» Supplied information:
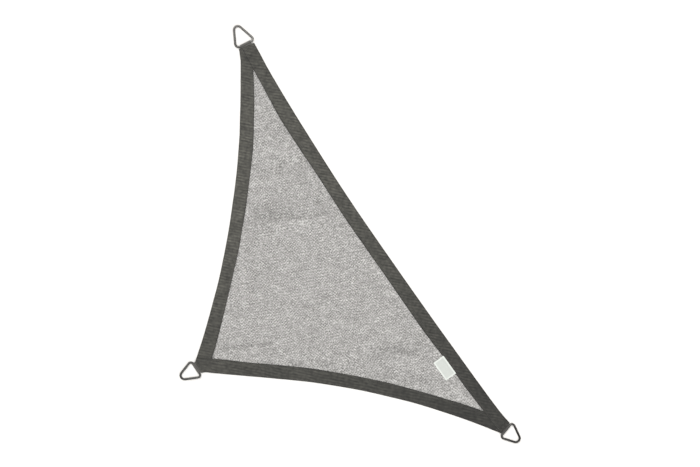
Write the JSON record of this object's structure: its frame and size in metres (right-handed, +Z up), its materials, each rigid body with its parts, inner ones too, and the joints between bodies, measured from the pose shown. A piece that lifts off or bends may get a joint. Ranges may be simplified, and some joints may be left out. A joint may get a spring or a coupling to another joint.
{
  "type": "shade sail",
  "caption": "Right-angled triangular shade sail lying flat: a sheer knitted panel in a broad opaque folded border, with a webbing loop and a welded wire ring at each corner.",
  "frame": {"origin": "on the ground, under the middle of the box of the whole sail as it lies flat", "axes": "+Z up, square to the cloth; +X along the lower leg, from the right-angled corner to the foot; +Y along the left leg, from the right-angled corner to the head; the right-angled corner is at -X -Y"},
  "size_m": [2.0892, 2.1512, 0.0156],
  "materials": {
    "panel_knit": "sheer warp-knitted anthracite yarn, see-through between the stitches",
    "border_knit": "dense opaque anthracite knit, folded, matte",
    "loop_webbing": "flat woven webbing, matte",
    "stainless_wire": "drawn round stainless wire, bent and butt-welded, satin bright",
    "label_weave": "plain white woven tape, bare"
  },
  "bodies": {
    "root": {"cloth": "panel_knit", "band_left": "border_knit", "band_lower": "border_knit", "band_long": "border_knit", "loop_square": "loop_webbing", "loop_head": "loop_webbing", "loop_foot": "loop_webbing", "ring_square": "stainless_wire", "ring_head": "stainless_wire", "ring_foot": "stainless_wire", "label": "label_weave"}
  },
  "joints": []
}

» What is expected: Could you quote the material above in full, exactly as it stands?

» Response to this exercise:
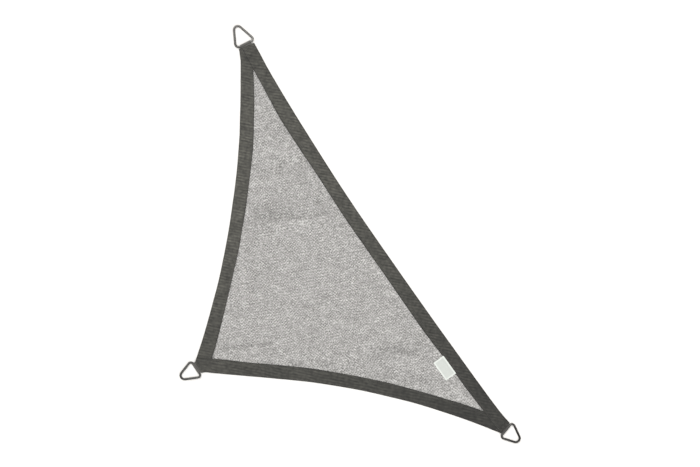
Write the JSON record of this object's structure: its frame and size in metres (right-handed, +Z up), its materials, each rigid body with its parts, inner ones too, and the joints between bodies, measured from the pose shown. A piece that lifts off or bends may get a joint. Ranges may be simplified, and some joints may be left out. A joint may get a spring or a coupling to another joint.
{
  "type": "shade sail",
  "caption": "Right-angled triangular shade sail lying flat: a sheer knitted panel in a broad opaque folded border, with a webbing loop and a welded wire ring at each corner.",
  "frame": {"origin": "on the ground, under the middle of the box of the whole sail as it lies flat", "axes": "+Z up, square to the cloth; +X along the lower leg, from the right-angled corner to the foot; +Y along the left leg, from the right-angled corner to the head; the right-angled corner is at -X -Y"},
  "size_m": [2.0892, 2.1512, 0.0156],
  "materials": {
    "panel_knit": "sheer warp-knitted anthracite yarn, see-through between the stitches",
    "border_knit": "dense opaque anthracite knit, folded, matte",
    "loop_webbing": "flat woven webbing, matte",
    "stainless_wire": "drawn round stainless wire, bent and butt-welded, satin bright",
    "label_weave": "plain white woven tape, bare"
  },
  "bodies": {
    "root": {"cloth": "panel_knit", "band_left": "border_knit", "band_lower": "border_knit", "band_long": "border_knit", "loop_square": "loop_webbing", "loop_head": "loop_webbing", "loop_foot": "loop_webbing", "ring_square": "stainless_wire", "ring_head": "stainless_wire", "ring_foot": "stainless_wire", "label": "label_weave"}
  },
  "joints": []
}